When you’re a team, you’re a team. Every project you do, every cheque you earn, every decision you make is a combined responsibility and a combined achievement. You must learn to celebrate the power of working as one. Unfortunately, there will be times when you favor the client you brought more than the rest. Once the client is in, now they’re the client of the company and not yours alone. When you have a client, no matter whether you brought or another person in the company brought, treat them the same way. Give them the same love and attention they deserve. Yes, it’s okay for you to become the primary point of contact because of course, you know them better — but don’t give them preferential treatment over another client you did not bring. This was one thing we were constantly running into trouble with, and after a time, I stopped bringing my old contacts from my freelancing days into the company because it just didn’t seem to work.

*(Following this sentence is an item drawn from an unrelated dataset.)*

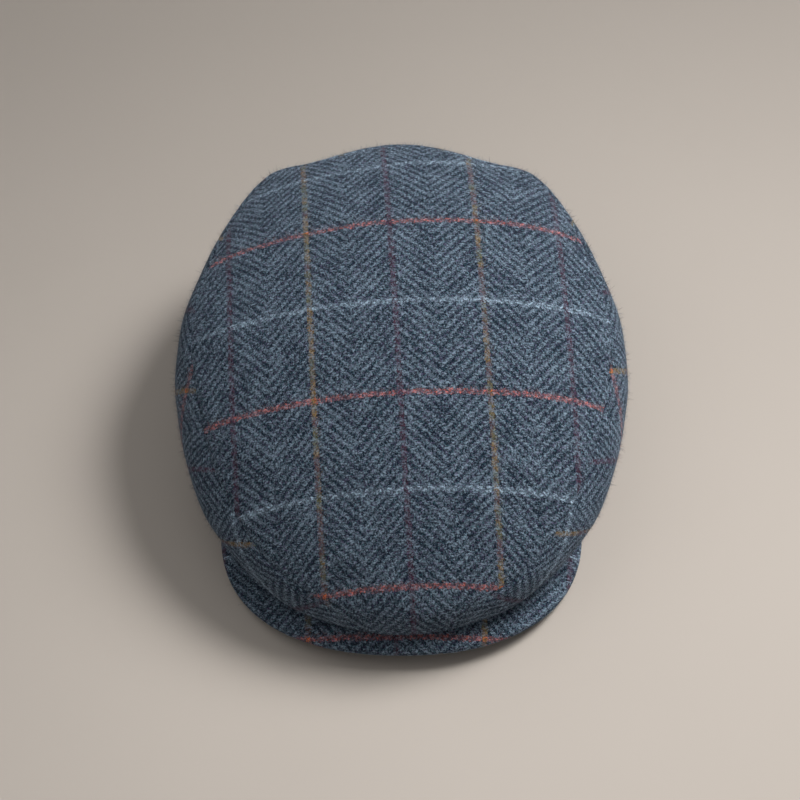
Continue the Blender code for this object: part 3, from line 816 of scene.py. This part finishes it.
def makePeak():
    share = np.linspace(-1.0, 1.0, peakPiece["columns"] + 1)
    headAngle = np.arctan2(tipY - headY, tipX)
    outline = peakOutline(share * (math.pi / 2 + tipAngle) - math.pi / 2)
    inside = rimPoint(share * (math.pi / 2 + headAngle) - math.pi / 2)
    width = np.linalg.norm(outline - inside, axis=-1)
    half = 0.5 * np.minimum(peakThickness(outline[:, 1]), peakPiece["tipShare"] * width)
    half[0] = half[-1] = 0.0
    inward = (inside - outline) / np.maximum(width, 0.01 * mm)[:, None]
    rings = np.linspace(0.0, 1.0, peakPiece["rows"] + 1)
    turns = np.linspace(0.0, math.pi / 2, peakPiece["edgeRows"] + 1)[1:]
    edge = outline + inward * half[:, None]
    plan = [inside + (edge - inside) * ring for ring in rings]
    plan += [edge - inward * (half * math.sin(turn))[:, None] for turn in turns]
    plan = np.array(plan)
    top = peakTop(plan[..., 0], plan[..., 1])
    bottom = peakBottom(plan[..., 0], plan[..., 1])
    for row, turn in enumerate(turns):
        sunk = half * (1 - math.cos(turn))
        top[len(rings) + row] -= sunk
        bottom[len(rings) + row] += sunk
    top[-1] = bottom[-1] = 0.5 * (top[-1] + bottom[-1])
    upper = withHeight(plan, top)
    lower = withHeight(plan, bottom)

    # Cloth over the top face runs straight back from the front, and on round the edge
    extra = lengthDown(upper) - lengthDown(plan)
    start = np.array([peakCloth["plumAt"], peakCloth["coralAt"]]) * mm
    clothUp = plan - extra[..., None] * inward - start
    clothDown = plan - start + np.array([0.5 * checkAcross, 0.0])
    wall = np.stack([upper[0], lower[0]])
    wallCloth = np.stack([clothUp[0], clothUp[0]])
    piece = weldedMesh("peakCover", [(upper, clothUp), (lower, clothDown), (wall, wallCloth)], tweedPeak)
    return piece, (upper, clothUp)


topPiece, topSkin = makeTop()
print("top panel ready", len(topPiece.data.polygons))
sideLeft, leftSkin = makeSide("sidePanelLeft", -1.0)
sideRight, rightSkin = makeSide("sidePanelRight", 1.0)
print("side panels ready", len(sideLeft.data.polygons))
peakCover, peakSkin = makePeak()
print("peak ready", len(peakCover.data.polygons))


# Loose wool hairs on the cloth: short, tapered, bent over, few enough to see the weave through
nap = {
    "perSquareMetre": 0.75e6,
    "length": 2.4 * mm,
    "lengths": (0.4, 1.4),  # shortest and longest, against that length
    "width": 0.06 * mm,  # real hairs are thinner, and are drawn coarser here
    "tip": 0.3,  # width of the tip, against that width
    "arch": 0.4 * mm,
    "bend": 2.4,  # a hair is this stretch of a sine curve, in radians
    "lift": 24.0,  # degrees that most hairs lean off the cloth at most
    "stand": 50.0,  # degrees more for the few that stand up
    "strayPower": 5.0,  # a higher power leaves fewer of those
    "strayLength": 0.35,  # how much longer they are
    "straySeed": 5,
    "paleShare": 0.55,
    "lowest": 5 * mm,  # no roots lower than this
    "seed": 11,
}
napInputs = {
    "Density": nap["perSquareMetre"],
    "Length": nap["length"],
    "Width": nap["width"],
    "Arch": nap["arch"],
    "Lift": nap["lift"],
    "Stand": nap["stand"],
    "Pale share": nap["paleShare"],
    "Lowest": nap["lowest"],
}
woolHairs = {
    "pale": "#8797AA",
    "dark": "#1B2938",
    "coral": "#A07672",
    "mustard": "#7E6B4E",
    "plum": "#503448",
}
hairFace = {"Roughness": 0.8, "Specular IOR Level": 0.3}

# Dyed wool hair: matt, one flat colour each
hairMaterials = []
for name, colour in woolHairs.items():
    constants = {"Base Color": linearColour(colour), **hairFace}
    hairMaterials.append(startMaterial("woolHair" + name.capitalize(), constants)[0])


def makeNapTree():
    tree = bpy.data.node_groups.new("woolNap", "GeometryNodeTree")
    tree.interface.new_socket("Geometry", in_out="OUTPUT", socket_type="NodeSocketGeometry")
    tree.interface.new_socket("Geometry", in_out="INPUT", socket_type="NodeSocketGeometry")
    for name in napInputs:
        tree.interface.new_socket(name, in_out="INPUT", socket_type="NodeSocketFloat")
    tree.interface.new_socket("Seed", in_out="INPUT", socket_type="NodeSocketInt")
    given = addNode(tree, "NodeGroupInput").outputs
    random = "FunctionNodeRandomValue"
    attribute = "GeometryNodeInputNamedAttribute"
    float1 = {"data_type": "FLOAT"}
    float3 = {"data_type": "FLOAT_VECTOR"}
    radians = {"operation": "RADIANS"}
    position = addNode(tree, "GeometryNodeInputPosition").outputs[0]
    place = addNode(tree, split, {}, {0: position}).outputs

    # One hair: a ribbon of two faces from root to tip, arched and narrowing
    grid = addNode(tree, "GeometryNodeMeshGrid", {}, {0: 1.0, 1: 1.0, 2: 3, 3: 2}).outputs[0]
    share = addNode(tree, number, add, {0: place[0], 1: 0.5}).outputs[0]
    reach = addNode(tree, number, multiply, {0: share, 1: given["Length"]}).outputs[0]
    taper = addNode(tree, remap, {}, {0: share, 3: 1.0, 4: nap["tip"]}).outputs[0]
    wide = addNode(tree, number, multiply, {0: place[1], 1: given["Width"]}).outputs[0]
    wide = addNode(tree, number, multiply, {0: wide, 1: taper}).outputs[0]
    rise = addNode(tree, number, multiply, {0: share, 1: nap["bend"]}).outputs[0]
    rise = addNode(tree, number, {"operation": "SINE"}, {0: rise}).outputs[0]
    rise = addNode(tree, number, multiply, {0: rise, 1: given["Arch"]}).outputs[0]
    bent = addNode(tree, join, {}, {0: reach, 1: wide, 2: rise}).outputs[0]
    hair = addNode(tree, "GeometryNodeSetPosition", {}, {"Geometry": grid, "Position": bent}).outputs[0]

    # Roots scattered on the face, none near the rim
    high = addNode(tree, number, above, {0: place[2], 1: given["Lowest"]}).outputs[0]
    face = {"Mesh": given["Geometry"], "Selection": high}
    face.update({name: given[name] for name in ("Density", "Seed")})
    roots = addNode(tree, "GeometryNodeDistributePointsOnFaces", {}, face)

    # A hair's dye, from its root's place on the flat cloth; a line's own hairs root one yarn beside it
    cloth = addNode(tree, attribute, float3, {"Name": "cloth"}).outputs[0]
    flat = addNode(tree, split, {}, {0: cloth}).outputs
    lines = []
    for side, apart, count in ((0, "endSpacing", "endsPerCheck"), (1, "pickSpacing", "picksPerCheck")):
        yarn = {0: flat[side], 1: tweed[apart]}
        yarn = addNode(tree, number, {"operation": "DIVIDE"}, yarn).outputs[0]
        yarn = addNode(tree, number, {"operation": "FLOOR"}, {0: yarn}).outputs[0]
        lines += lineYarns(tree, yarn, tweed[count])
    lines = dict(zip(("plum", "mustard", "coral", "pale"), lines))
    chance = addNode(tree, random, float1, {2: 0.0, 3: 1.0, "Seed": given["Seed"]}).outputs[1]
    kind = addNode(tree, number, above, {0: chance, 1: given["Pale share"]}).outputs[0]
    dyes = list(woolHairs)
    for name in ("pale", "coral", "mustard", "plum"):
        dye = float(dyes.index(name))
        kind = addNode(tree, mix, {}, {0: lines[name], 2: kind, 3: dye}).outputs[0]
    points = {"Geometry": roots.outputs[0], "Name": "kind", "Value": kind}
    points = addNode(tree, "GeometryNodeStoreNamedAttribute", {**float1, "domain": "POINT"}, points)

    # Each hair turned any way on the cloth, leaning a little, long or short; a few stray and stand up
    most = addNode(tree, number, radians, {0: given["Lift"]}).outputs[0]
    least = addNode(tree, number, multiply, {0: most, 1: -1.0}).outputs[0]
    low = addNode(tree, join, {}, {0: least, 1: least, 2: 0.0}).outputs[0]
    high = addNode(tree, join, {}, {0: most, 1: 0.0, 2: 2 * math.pi}).outputs[0]
    spin = addNode(tree, random, float3, {0: low, 1: high, "Seed": given["Seed"]}).outputs[0]
    stray = addNode(tree, random, float1, {2: 0.0, 3: 1.0, "Seed": nap["straySeed"]}).outputs[1]
    stray = addNode(tree, number, {"operation": "POWER"}, {0: stray, 1: nap["strayPower"]}).outputs[0]
    stand = addNode(tree, number, radians, {0: given["Stand"]}).outputs[0]
    stand = addNode(tree, number, multiply, {0: stand, 1: stray}).outputs[0]
    stand = addNode(tree, join, {}, {1: stand}).outputs[0]
    spin = addNode(tree, vector, {"operation": "SUBTRACT"}, {0: spin, 1: stand}).outputs[0]
    spin = addNode(tree, "FunctionNodeEulerToRotation", {}, {0: spin}).outputs[0]
    turned = {0: roots.outputs["Rotation"], 1: spin}
    turned = addNode(tree, "FunctionNodeRotateRotation", {"rotation_space": "LOCAL"}, turned).outputs[0]
    shortest, longest = nap["lengths"]
    size = addNode(tree, random, float1, {2: shortest, 3: longest, "Seed": given["Seed"]}).outputs[1]
    size = addNode(tree, number, multiplyAdd, {0: stray, 1: nap["strayLength"], 2: size}).outputs[0]
    thick = addNode(tree, number, add, {0: stray, 1: 1.0}).outputs[0]
    size = addNode(tree, join, {}, {0: size, 1: thick, 2: size}).outputs[0]
    hairs = {"Points": points.outputs[0], "Instance": hair, "Rotation": turned, "Scale": size}
    hairs = addNode(tree, "GeometryNodeInstanceOnPoints", {}, hairs).outputs[0]
    hairs = addNode(tree, "GeometryNodeRealizeInstances", {}, {0: hairs}).outputs[0]
    kind = addNode(tree, attribute, float1, {"Name": "kind"}).outputs[0]
    for index, material in enumerate(hairMaterials):
        same = {0: kind, 1: float(index), 2: 0.4}
        same = addNode(tree, number, {"operation": "COMPARE"}, same).outputs[0]
        hairs = {"Geometry": hairs, "Selection": same, "Material": material}
        hairs = addNode(tree, "GeometryNodeSetMaterial", {}, hairs).outputs[0]
    addNode(tree, "NodeGroupOutput", {}, {0: hairs})
    return tree


napTree = makeNapTree()


def makeNap(name, skin, seed):
    host = weldedMesh("skin", [skin], hairMaterials[0])
    skinMesh = host.data
    middle = Vector((0.0, 0.0, 0.5 * crown["height"]))
    if sum(face.normal.dot(face.center - middle) for face in skinMesh.polygons) < 0:
        skinMesh.flip_normals()
    modifier = host.modifiers.new("nap", "NODES")
    modifier.node_group = napTree
    values = {**napInputs, "Seed": seed}
    for item in napTree.interface.items_tree:
        if item.name in values:
            modifier[item.identifier] = values[item.name]
    bpy.context.view_layer.update()
    whole = bpy.context.evaluated_depsgraph_get()
    mesh = bpy.data.meshes.new_from_object(host.evaluated_get(whole))
    mesh.name = name
    bpy.data.objects.remove(host)
    bpy.data.meshes.remove(skinMesh)
    return addObject(name, mesh)


topNap = makeNap("topNap", topSkin, nap["seed"])
leftNap = makeNap("sideNapLeft", leftSkin, nap["seed"] + 1)
rightNap = makeNap("sideNapRight", rightSkin, nap["seed"] + 2)
peakNap = makeNap("peakNap", peakSkin, nap["seed"] + 3)
print("nap ready", [len(piece.data.polygons) for piece in (topNap, leftNap, rightNap, peakNap)])


# Floor: a smooth painted tabletop, warm grey and matt, barely mottled
tabletop = {"half": 4.0, "dark": "#B9B0A7", "light": "#BEB5AC", "mottleScale": 6.0}
tabletopFace = {"Roughness": 0.85, "Specular IOR Level": 0.2}


def makeFloor():
    half = tabletop["half"]
    mesh = bpy.data.meshes.new("tabletop")
    corners = [(-half, -half, 0), (half, -half, 0), (half, half, 0), (-half, half, 0)]
    mesh.from_pydata(corners, [], [(0, 1, 2, 3)])
    material, tree, shader = startMaterial("paintedTabletop", tabletopFace)
    place = addNode(tree, "ShaderNodeTexCoord").outputs["Object"]
    mottle = {"Vector": place, "Scale": tabletop["mottleScale"], "Detail": 3.0}
    mottle = addNode(tree, noise, {}, mottle).outputs[0]
    paint = {0: mottle, 6: linearColour(tabletop["dark"]), 7: linearColour(tabletop["light"])}
    paint = addNode(tree, mix, rgb, paint).outputs[2]
    tree.links.new(paint, shader.inputs["Base Color"])
    mesh.materials.append(material)
    floor = addObject("tabletop", mesh)


makeFloor()

# Light: a soft box with a grid on it at the back right, a wide weak one at the back left, a pale room
lights = {
    "softBox": {
        "from": 33,  # degrees round from the right towards the back
        "elevation": 46,
        "distance": 1.5,
        "width": 0.80,
        "spread": 45,
        "power": 2.68,
        "turnedTo": (0.10, -0.20, 0.0),
    },
    "wideBox": {
        "from": 145,
        "elevation": 48,
        "distance": 1.6,
        "width": 2.2,
        "spread": 180,
        "power": 5.2,
        "turnedTo": (0.0, 0.0, 0.0),
    },
}
roomLight = {"colour": "#F3F3F3", "strength": 0.265}


def aim(thing, target):
    direction = target - np.array(thing.location)
    pitch = math.atan2(-direction[2], math.hypot(direction[0], direction[1]))
    turn = math.atan2(-direction[0], direction[1])
    thing.rotation_euler = (math.pi / 2 - pitch, 0.0, turn)


for name, light in lights.items():
    lamp = bpy.data.lights.new(name, "AREA")
    lamp.shape = "DISK"
    lamp.size = light["width"]
    lamp.energy = light["power"]
    lamp.spread = math.radians(light["spread"])
    lampObject = addObject(name, lamp)
    around = math.radians(light["from"])
    lift = math.radians(light["elevation"])
    flat = math.cos(lift)
    towards = np.array([math.cos(around) * flat, math.sin(around) * flat, math.sin(lift)])
    lampObject.location = towards * light["distance"]
    aim(lampObject, np.array(light["turnedTo"]))

world = bpy.data.worlds.new("room")
world.use_nodes = True
background = world.node_tree.nodes["Background"]
background.inputs[0].default_value = linearColour(roomLight["colour"])
background.inputs[1].default_value = roomLight["strength"]
scene.world = world
scene.view_settings.view_transform = "Standard"

# Camera: in front of the cap and well above it
view = {"elevation": 57.0, "distance": 1.15, "lens": 110.8, "aim": (-0.7 * mm, -20.1 * mm, 58 * mm)}
camera = bpy.data.cameras.new("camera")
camera.lens = view["lens"]
camera.sensor_width = 36.0
cameraObject = addObject("camera", camera)
lift = math.radians(view["elevation"])
target = np.array(view["aim"])
cameraObject.location = target + view["distance"] * np.array([0.0, -math.cos(lift), math.sin(lift)])
aim(cameraObject, target)
scene.camera = cameraObject
print("room ready")

# Cloth and hairs of each CAD node, its material slot, and its flat size and area in metres
pieces = {
    "crown_top": (topPiece, topNap, "tweed_top", (0.245, 0.275), 0.0424),
    "side_left": (sideLeft, leftNap, "tweed_side", (0.36, 0.085), 0.0205),
    "side_right": (sideRight, rightNap, "tweed_side", (0.36, 0.085), 0.0205),
    "peak": (peakCover, peakNap, "tweed_peak", None, None),
}
for node, (piece, hairs, slotName, flat, area) in pieces.items():
    for part in (piece, hairs):
        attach(part, "root")
    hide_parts(node)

So that’s about it. I learned a few things down the road and I believe some of you might end up in the exact same spot I was in a couple of years ago.

I often repeat time and again that starting out a business is not enough. I mean starting is the easiest thing to do. What really matters is how you drive and in which direction. In the road of entrepreneurship, I gave up because some of the things were not fixable. Neither could I establish a culture neither I liked micro-managing finances, so I deemed the best option would be to step down and that’s exactly what I did. I hope this provides some insight to entrepreneurs starting out on their own ventures. I hope my experience can help even in the tiniest way to build a better company. Good luck, and cheers!